White blood cells called T cells roam our bodies, moving from one lymph node to another looking for foreign invaders to fight. Francis Crick Institute scientists have now discovered a new biochemical pathway that controls how T cells move between and adhere to lymph nodes.
Victor Tybulewicz of the Crick and Imperial College London led the work. He explained: "T lymphocytes, or T cells, are a critical part of the immune system. They have a protein on their surface called the T cell antigen receptor (TCR), which enables them to detect and pathogens, such as viruses and bacteria, and mount an immune response to eliminate the infection. In order to fight many different infections, humans have T cells with millions of different TCRs. Each T cell only makes one type of TCR, specific for one infection.
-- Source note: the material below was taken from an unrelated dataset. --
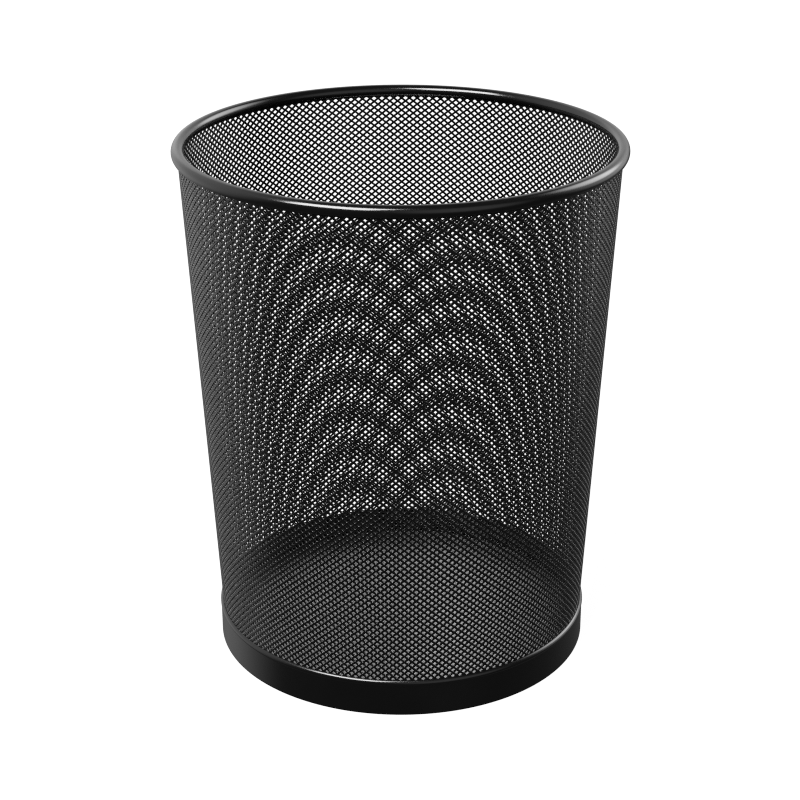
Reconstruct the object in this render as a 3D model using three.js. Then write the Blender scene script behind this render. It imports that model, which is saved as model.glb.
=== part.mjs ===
// Round wastebasket with a tapered wall of expanded steel mesh, a rolled
// tubular rim and a sheet-steel base. Millimetres, +Z up, with the origin at
// the centre of the ring that stands on the floor. Every piece is a section
// revolved about Z. Neighbours that the real basket crimps or spot-welds
// together stay apart by CLEARANCE here.

import * as THREE from "three";

const RADIAL_SEGMENTS = 72;
const CLEARANCE = 0.35;

// Wall: a cone of expanded sheet, wider at the top
const WALL_OUTER_RADIUS_AT_FLOOR = 124.9;
const WALL_OUTER_RADIUS_AT_RIM = 143.8;
const WALL_THICKNESS = 1.0;
const WALL_REACH_INTO_RIM = 1.0;

// Rim: a round tube with a slot underneath that the wall's edge enters
const RIM_OUTER_RADIUS = 147.6;
const RIM_CENTRE_HEIGHT = 349.4;
const RIM_TUBE_RADIUS = 4.25;
const RIM_SHEET = 0.8;
const RIM_OUTER_STEPS = 14;
const RIM_INNER_STEPS = 10;

// Base band: an upright strip with a lip rolled inwards above and a foot
// turned in below
const BAND_OUTER_RADIUS = 127.65;
const BAND_HEIGHT = 25.7;
const BAND_SHEET = 0.7;
const LIP_STANDS_PROUD = 0.35;
const LIP_ROLL_RADIUS = 1.3;
const LIP_STRAIGHT = 1.0;
const LIP_STEP_HEIGHT = 1.0;
const LIP_ROLL_STEPS = 4;
const FOOT_CORNER_RADIUS = 0.8;
const FOOT_CORNER_STEPS = 3;
const FOOT_INNER_RADIUS = 119.0;

// Floor pan: a raised disc whose turned-down skirt stands on the band's foot
const FLOOR_HEIGHT = 8.3;
const FLOOR_SHEET = 0.7;
const FLOOR_CORNER_RADIUS = 2.2;
const FLOOR_CORNER_STEPS = 4;

const POWDER_COAT_BLACK = 0x141414;
const SATIN_SILVER_GREY = 0xbcbcbc;

const WALL_TAPER =
  (WALL_OUTER_RADIUS_AT_RIM - WALL_OUTER_RADIUS_AT_FLOOR) / RIM_CENTRE_HEIGHT;
const WALL_FOOT_HEIGHT = BAND_SHEET + CLEARANCE;

function wallOuterRadius(height) {
  return WALL_OUTER_RADIUS_AT_FLOOR + WALL_TAPER * height;
}

function wallInnerRadius(height) {
  return wallOuterRadius(height) - WALL_THICKNESS;
}

function point(radius, height) {
  return new THREE.Vector2(radius, height);
}

// Points of an arc in the section plane, both ends included. Angles are in
// degrees, with 0 pointing away from the axis and 90 pointing up.
function arc(centreRadius, centreHeight, radius, fromDegrees, toDegrees, steps) {
  const points = [];
  for (let i = 0; i <= steps; i += 1) {
    const degrees = THREE.MathUtils.lerp(fromDegrees, toDegrees, i / steps);
    const angle = THREE.MathUtils.degToRad(degrees);
    points.push(
      point(
        centreRadius + radius * Math.cos(angle),
        centreHeight + radius * Math.sin(angle),
      ),
    );
  }
  return points;
}

function blackSteel(roughness) {
  return new THREE.MeshStandardMaterial({
    color: POWDER_COAT_BLACK,
    roughness,
    metalness: 0.0,
  });
}

function satinSilverSteel() {
  return new THREE.MeshStandardMaterial({
    color: SATIN_SILVER_GREY,
    roughness: 0.35,
    metalness: 1.0,
  });
}

// A section walked anticlockwise, with the axis on its left, gives faces that
// point out of the solid.
function revolve(name, section, material) {
  const geometry = new THREE.LatheGeometry(section, RADIAL_SEGMENTS);
  geometry.rotateX(Math.PI / 2);
  const mesh = new THREE.Mesh(geometry, material);
  mesh.name = name;
  return mesh;
}

function closed(points) {
  return [...points, points[0].clone()];
}

// The expanded sheet stands here as a plain conical shell of the same outer
// shape and thickness.
function meshWall() {
  const top = RIM_CENTRE_HEIGHT + WALL_REACH_INTO_RIM;
  const section = closed([
    point(wallInnerRadius(WALL_FOOT_HEIGHT), WALL_FOOT_HEIGHT),
    point(wallOuterRadius(WALL_FOOT_HEIGHT), WALL_FOOT_HEIGHT),
    point(wallOuterRadius(top), top),
    point(wallInnerRadius(top), top),
  ]);
  return revolve("mesh_wall", section, blackSteel(0.5));
}

function rimTube() {
  const centreRadius = RIM_OUTER_RADIUS - RIM_TUBE_RADIUS;
  const inside = RIM_TUBE_RADIUS - RIM_SHEET;
  const halfSlot = WALL_THICKNESS / 2 + CLEARANCE;
  const slotTilt = THREE.MathUtils.radToDeg(Math.atan(WALL_TAPER));
  const slot = -90 - slotTilt;
  const outerGap = THREE.MathUtils.radToDeg(Math.asin(halfSlot / RIM_TUBE_RADIUS));
  const innerGap = THREE.MathUtils.radToDeg(Math.asin(halfSlot / inside));
  const section = closed([
    ...arc(
      centreRadius,
      RIM_CENTRE_HEIGHT,
      RIM_TUBE_RADIUS,
      slot + outerGap,
      slot + 360 - outerGap,
      RIM_OUTER_STEPS,
    ),
    ...arc(
      centreRadius,
      RIM_CENTRE_HEIGHT,
      inside,
      slot + 360 - innerGap,
      slot + innerGap,
      RIM_INNER_STEPS,
    ),
  ]);
  return revolve("rim_tube", section, blackSteel(0.35));
}

// The lip steps out a little from the band below it, then rolls inwards
// through a quarter turn until it almost meets the wall. Here and in the pan,
// the inside of a bend takes one step fewer than its outside.
function baseBand() {
  const outer = BAND_OUTER_RADIUS;
  const inner = outer - BAND_SHEET;
  const roll = outer + LIP_STANDS_PROUD - LIP_ROLL_RADIUS;
  const crown = BAND_HEIGHT - LIP_ROLL_RADIUS;
  const stepTop = crown - LIP_STRAIGHT;
  const stepFoot = stepTop - LIP_STEP_HEIGHT;
  const corner = outer - FOOT_CORNER_RADIUS;
  const section = closed([
    point(FOOT_INNER_RADIUS, 0),
    ...arc(
      corner,
      FOOT_CORNER_RADIUS,
      FOOT_CORNER_RADIUS,
      -90,
      0,
      FOOT_CORNER_STEPS,
    ),
    point(outer, stepFoot),
    point(outer + LIP_STANDS_PROUD, stepTop),
    ...arc(roll, crown, LIP_ROLL_RADIUS, 0, 90, LIP_ROLL_STEPS),
    ...arc(roll, crown, LIP_ROLL_RADIUS - BAND_SHEET, 90, 0, LIP_ROLL_STEPS - 1),
    point(inner + LIP_STANDS_PROUD, stepTop),
    point(inner, stepFoot),
    ...arc(
      corner,
      FOOT_CORNER_RADIUS,
      FOOT_CORNER_RADIUS - BAND_SHEET,
      0,
      -90,
      FOOT_CORNER_STEPS - 1,
    ),
    point(FOOT_INNER_RADIUS, BAND_SHEET),
  ]);
  return revolve("base_band", section, blackSteel(0.4));
}

function floorPan() {
  const underside = FLOOR_HEIGHT - FLOOR_SHEET;
  const cornerHeight = FLOOR_HEIGHT - FLOOR_CORNER_RADIUS;
  const skirtTop = wallInnerRadius(cornerHeight) - CLEARANCE;
  const skirtFoot = wallInnerRadius(WALL_FOOT_HEIGHT) - CLEARANCE;
  const corner = skirtTop - FLOOR_CORNER_RADIUS;
  const innerCornerRadius = FLOOR_CORNER_RADIUS - FLOOR_SHEET;
  const section = [
    point(0, underside),
    ...arc(corner, cornerHeight, innerCornerRadius, 90, 0, FLOOR_CORNER_STEPS - 1),
    point(skirtFoot - FLOOR_SHEET, WALL_FOOT_HEIGHT),
    point(skirtFoot, WALL_FOOT_HEIGHT),
    ...arc(corner, cornerHeight, FLOOR_CORNER_RADIUS, 0, 90, FLOOR_CORNER_STEPS),
    point(0, FLOOR_HEIGHT),
  ];
  return revolve("floor_pan", section, satinSilverSteel());
}

const wastebasket = new THREE.Group();
wastebasket.add(meshWall(), rimTube(), baseBand(), floorPan());

export default wastebasket;
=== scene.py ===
# A round office wastebasket in black powder-coated steel: a tapered wall of
# expanded mesh, a rolled tubular rim, a base band with a rolled lip, and a
# raised floor pan in a satin silver-grey coat.
# Metres, +Z up. The front, which faces the camera, is towards -Y.
import math

import bpy
import numpy as np
from mathutils import Euler, Matrix, Vector


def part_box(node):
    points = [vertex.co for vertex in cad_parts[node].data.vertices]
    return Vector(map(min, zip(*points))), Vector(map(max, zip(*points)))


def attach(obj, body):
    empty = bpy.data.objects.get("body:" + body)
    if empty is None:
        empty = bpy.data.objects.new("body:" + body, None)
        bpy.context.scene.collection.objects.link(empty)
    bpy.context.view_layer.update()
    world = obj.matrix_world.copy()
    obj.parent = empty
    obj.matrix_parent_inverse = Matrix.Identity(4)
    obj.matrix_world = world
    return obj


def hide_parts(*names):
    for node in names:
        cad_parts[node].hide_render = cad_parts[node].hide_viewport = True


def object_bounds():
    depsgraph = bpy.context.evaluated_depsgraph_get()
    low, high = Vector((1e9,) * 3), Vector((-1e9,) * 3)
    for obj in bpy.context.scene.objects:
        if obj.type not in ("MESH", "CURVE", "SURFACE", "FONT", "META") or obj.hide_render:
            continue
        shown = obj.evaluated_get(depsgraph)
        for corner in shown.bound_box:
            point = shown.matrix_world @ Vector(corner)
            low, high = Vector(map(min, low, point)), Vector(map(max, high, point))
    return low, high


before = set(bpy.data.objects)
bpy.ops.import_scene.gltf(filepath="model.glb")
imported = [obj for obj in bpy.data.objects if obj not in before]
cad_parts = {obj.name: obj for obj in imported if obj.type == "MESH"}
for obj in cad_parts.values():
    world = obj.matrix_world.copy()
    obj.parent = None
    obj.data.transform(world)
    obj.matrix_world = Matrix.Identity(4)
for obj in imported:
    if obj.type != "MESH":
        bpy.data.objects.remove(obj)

cad_low, cad_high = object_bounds()

BODY = "root"
MM = 0.001

# Wall of expanded mesh: diamond cells in columns round the wall and rows up it.
# Columns count from the front, a little to its left, and rows from the floor.
_, WALL_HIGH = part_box("mesh_wall")
WALL_TAPER = 0.0541
SHEET_THICKNESS = 1.0 * MM
PANELS = 10
COLUMNS = 160
COLUMN_PHASE = 0.148
ROW_PHASE = 0.0234
ROWS_PER_METRE = 226.77
ROW_CROWDING = 3.61
FIRST_ROW = 1
LAST_ROW = 79

# An opening's sides and corners, as shares of the way from the cell's centre to
# the middle of its strands; the share of a strand that is flat; how far from the
# sheet's middle its shoulders end, as a share of the sheet's thickness; and how
# far the shading turns over the shoulders
SIDE_OPENING = 0.605
CORNER_OPENING = 0.59
STRAND_FLAT = 0.5
SHOULDER_DEPTH = 0.28
OUTER_SHOULDER_TURN = math.radians(55)
INNER_SHOULDER_TURN = math.radians(20)

# Rim: a tube rolled round the wall's top edge, with a slot underneath
_, RIM_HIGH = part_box("rim_tube")
RIM_TUBE_RADIUS = 4.25 * MM
RIM_SHEET = 0.8 * MM
RIM_SLOT_HALF_WIDTH = 0.85 * MM
RIM_OUTER_STEPS = 56
RIM_INNER_STEPS = 36
SHEET_END_STEPS = 8

# Base band, with its lip rolled inwards to the wall and its foot turned in
_, BAND_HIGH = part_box("base_band")
BAND_SHEET = 0.7 * MM
LIP_STANDS_PROUD = 0.35 * MM
LIP_ROLL_RADIUS = 2.6 * MM
LIP_ROLL_WIDTH = 1.65 * MM
LIP_STRAIGHT = 0.3 * MM
LIP_STEP_HEIGHT = 1.0 * MM
LIP_OUTER_STEPS = 14
LIP_INNER_STEPS = 10
LIP_BLEND_STEPS = 6
FOOT_CORNER_RADIUS = 0.8 * MM
FOOT_OUTER_STEPS = 10
FOOT_INNER_STEPS = 6
FOOT_WIDTH = 8.65 * MM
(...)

"Most T cells in the body reside in special lymphoid organs such as lymph nodes or the spleen. Typically, T cells spend several hours in one lymph node before moving on to another through the blood, patrolling the body and looking for signs of infection.
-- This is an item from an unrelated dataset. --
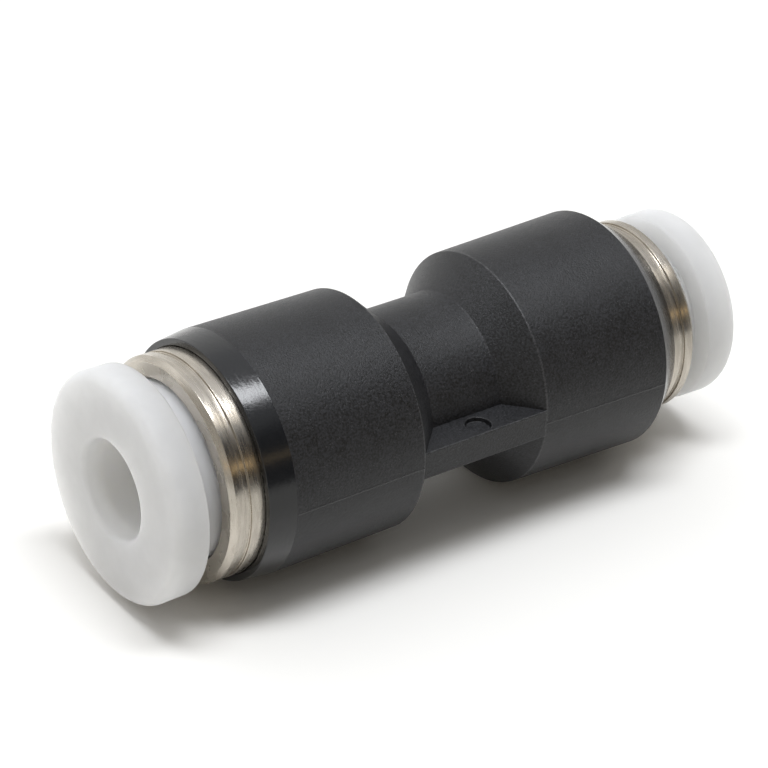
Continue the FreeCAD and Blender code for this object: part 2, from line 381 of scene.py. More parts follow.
@dataclass(frozen=True, kw_only=True)
class SparkErodedPolymer(Finish):
    """Black glass-filled polymer from a spark-eroded mould, with fine mottling and pale fibre flecks."""

    edges: WornAndHighlitEdges
    grain = Noise(9500.0, 3.0, 0.6)
    name: str = "spark_eroded_polymer"
    first: Colour = (0.0015, 0.0016, 0.0020)
    second: Colour = (0.0240, 0.0245, 0.0280)
    fleck: Colour = (0.085, 0.085, 0.090)
    # Pale colour of the edges: partly wear, partly a painted highlight
    wear_and_highlight: Colour = (0.085, 0.085, 0.089)
    tones: tuple[Layer, ...] = (Layer(grain, (0.0, 0.85), (0.36, 0.64)), Layer(Noise(700.0), (0.0, 0.15)))
    roughness: Layer = Layer(grain, (0.36, 0.50))
    reliefs: tuple[Relief, ...] = (
        Relief(Noise(24000.0, 2.0, 0.6), 0.00003, 0.51),
        Relief(grain, 0.00003, 0.85),
    )
    plain: tuple[tuple[str, Any], ...] = (("Specular IOR Level", 0.46),)
    fleck_scale: float = 8000.0
    fleck_size: Band = (0.0, 0.27)
    spread: Layer = Layer(Noise(2600.0, 0.0), band=(0.46, 0.60))
    patches: Layer = Layer(grain, (0.3, 1.0), (0.40, 0.62))
    worn_gloss: float = 0.35

    def inputs(self, bench: NodeBench) -> dict[str, Any]:
        """Works out the shader's inputs, with the flecks and the edges painted pale, partly as wear and
        partly as painted highlight.

        Args:
            bench: Node bench of the material.

        Returns:
            Value or output socket for each named input.
        """
        made = super().inputs(bench)
        cells = bench.add("ShaderNodeTexVoronoi", {"Vector": bench.place, "Scale": self.fleck_scale})
        near = bench.ramp(cells.outputs["Distance"], self.fleck_size, (1.0, 0.0))
        flecks = bench.math("MULTIPLY", near, bench.layer(self.spread))
        # Pale edges: partly wear, partly painted highlight in the base colour; their lower roughness is real
        wear_and_highlight_share = bench.math("MULTIPLY", self.edges.share(bench), bench.layer(self.patches))
        base = bench.blend(flecks, made["Base Color"], self.fleck)
        gloss = bench.math("MULTIPLY", wear_and_highlight_share, self.worn_gloss)
        return made | {
            "Base Color": bench.blend(wear_and_highlight_share, base, self.wear_and_highlight),
            "Roughness": bench.math("SUBTRACT", made["Roughness"], gloss),
        }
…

"If they stayed resident in just one lymph node, they might not detect the infection that their TCR is specific for. For example, a T cell with a TCR specific for the flu virus would not be able to detect flu unless it passes through a lymph node next to the lungs, where it can recognise signs of flu infection and mount an immune response."
To find out more about T cell migration, the research team used mouse genetics, biochemistry and imaging, including intra-vital imaging, which allowed them to see the T cells migrating inside a lymph node inside a living animal.
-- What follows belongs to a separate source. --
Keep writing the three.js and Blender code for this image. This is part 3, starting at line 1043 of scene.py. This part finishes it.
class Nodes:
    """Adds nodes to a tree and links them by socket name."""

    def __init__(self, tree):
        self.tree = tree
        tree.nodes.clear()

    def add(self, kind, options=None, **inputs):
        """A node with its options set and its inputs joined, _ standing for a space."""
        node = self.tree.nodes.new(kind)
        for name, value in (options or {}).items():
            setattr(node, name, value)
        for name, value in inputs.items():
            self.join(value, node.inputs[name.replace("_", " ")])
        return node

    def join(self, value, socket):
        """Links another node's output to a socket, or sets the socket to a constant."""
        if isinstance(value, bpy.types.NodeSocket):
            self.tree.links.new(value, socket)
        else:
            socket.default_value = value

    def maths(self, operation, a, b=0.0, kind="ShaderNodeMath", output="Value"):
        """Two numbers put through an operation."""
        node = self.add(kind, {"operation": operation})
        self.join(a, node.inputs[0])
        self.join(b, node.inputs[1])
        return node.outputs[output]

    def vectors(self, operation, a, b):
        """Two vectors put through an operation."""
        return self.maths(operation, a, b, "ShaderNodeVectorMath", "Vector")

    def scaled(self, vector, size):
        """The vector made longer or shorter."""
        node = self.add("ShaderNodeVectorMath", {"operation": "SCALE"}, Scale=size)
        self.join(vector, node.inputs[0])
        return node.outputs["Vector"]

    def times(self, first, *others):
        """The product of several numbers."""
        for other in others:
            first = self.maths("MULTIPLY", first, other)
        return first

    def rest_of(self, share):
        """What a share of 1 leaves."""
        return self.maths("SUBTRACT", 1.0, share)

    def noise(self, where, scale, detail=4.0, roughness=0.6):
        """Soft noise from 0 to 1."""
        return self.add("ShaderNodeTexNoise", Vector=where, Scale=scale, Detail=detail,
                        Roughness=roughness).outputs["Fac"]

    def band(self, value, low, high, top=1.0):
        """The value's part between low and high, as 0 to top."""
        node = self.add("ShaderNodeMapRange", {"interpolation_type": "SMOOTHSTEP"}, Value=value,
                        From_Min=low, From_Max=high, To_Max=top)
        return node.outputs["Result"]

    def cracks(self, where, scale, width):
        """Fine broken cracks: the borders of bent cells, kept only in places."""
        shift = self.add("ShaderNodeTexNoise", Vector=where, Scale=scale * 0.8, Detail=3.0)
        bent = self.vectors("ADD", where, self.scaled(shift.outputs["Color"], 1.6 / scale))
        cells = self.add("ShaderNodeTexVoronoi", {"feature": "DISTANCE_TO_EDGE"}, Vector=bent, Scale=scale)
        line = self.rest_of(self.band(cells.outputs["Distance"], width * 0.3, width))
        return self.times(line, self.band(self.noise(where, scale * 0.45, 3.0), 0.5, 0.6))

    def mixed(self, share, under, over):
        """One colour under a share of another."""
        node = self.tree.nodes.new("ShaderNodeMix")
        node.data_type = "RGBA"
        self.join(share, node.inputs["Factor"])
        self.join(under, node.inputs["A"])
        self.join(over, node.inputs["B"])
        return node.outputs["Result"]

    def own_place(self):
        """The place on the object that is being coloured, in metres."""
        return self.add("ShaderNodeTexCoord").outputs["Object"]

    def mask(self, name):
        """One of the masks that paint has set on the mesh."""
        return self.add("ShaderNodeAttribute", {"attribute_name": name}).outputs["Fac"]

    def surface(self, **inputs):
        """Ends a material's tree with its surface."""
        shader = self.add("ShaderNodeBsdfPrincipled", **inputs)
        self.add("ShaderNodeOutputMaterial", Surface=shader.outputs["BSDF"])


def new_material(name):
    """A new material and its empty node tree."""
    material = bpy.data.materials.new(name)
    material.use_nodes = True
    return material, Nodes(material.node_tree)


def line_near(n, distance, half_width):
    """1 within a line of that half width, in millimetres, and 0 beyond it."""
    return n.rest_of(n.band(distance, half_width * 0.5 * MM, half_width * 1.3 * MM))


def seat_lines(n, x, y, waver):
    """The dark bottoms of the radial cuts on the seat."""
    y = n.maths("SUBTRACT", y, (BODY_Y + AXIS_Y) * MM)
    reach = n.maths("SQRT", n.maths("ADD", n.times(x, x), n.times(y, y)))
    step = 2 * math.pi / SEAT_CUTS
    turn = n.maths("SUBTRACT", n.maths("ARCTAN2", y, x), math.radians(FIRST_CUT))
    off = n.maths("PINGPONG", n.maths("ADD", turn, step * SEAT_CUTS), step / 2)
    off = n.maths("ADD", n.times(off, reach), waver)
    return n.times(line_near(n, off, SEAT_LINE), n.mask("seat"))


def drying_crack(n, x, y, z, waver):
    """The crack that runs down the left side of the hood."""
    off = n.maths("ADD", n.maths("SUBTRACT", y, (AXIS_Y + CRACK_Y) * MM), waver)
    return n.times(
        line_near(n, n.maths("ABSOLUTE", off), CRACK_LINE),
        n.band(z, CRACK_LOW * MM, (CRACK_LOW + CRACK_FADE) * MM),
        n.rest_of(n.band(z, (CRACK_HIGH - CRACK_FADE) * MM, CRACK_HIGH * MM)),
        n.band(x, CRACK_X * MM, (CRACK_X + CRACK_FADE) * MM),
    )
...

The team found that an enzyme called WNK1 plays important roles in how T cells both migrate to lymph nodes and adhere to other cells. WNK1, which has previously only been studied in the kidneys, controls T cell migration in part by controlling the movement of salt ions across the cell membrane. Its role in the kidneys is to regulate the uptake of salt from urine back into the blood system.
The scientists speculate that in T cells, the movement of salt ions could be localised to different parts of the cell. The forward leading edge of the cell could take up the salt ions and cause the front of the cell to swell as water comes in after the salt. In contrast at the rear of the cell (the trailing edge), the salt ions may be pumped out and cause the cell to shrink at the rear, causing forward movement.
WNK1's role in T cell adhesion is carried out through a separate process, where the enzyme turns off the adhesion pathway. The scientists speculate that this dual role for WNK1 may serve to balance migration and adhesion processes in T cells.
Dr Tybulewicz said: "This work suggests that movement of salt ions across the cell membrane may be important for the movement of T cells. This was highly unexpected and has opened up a new avenue of research that we and others are now likely to follow up.
"Pathways that control the migration of T cells around the body could be targets of drugs that modify immune responses."
The paper, WNK1 kinase balances T cell adhesion versus migration in vivo, is published in Nature Immunology.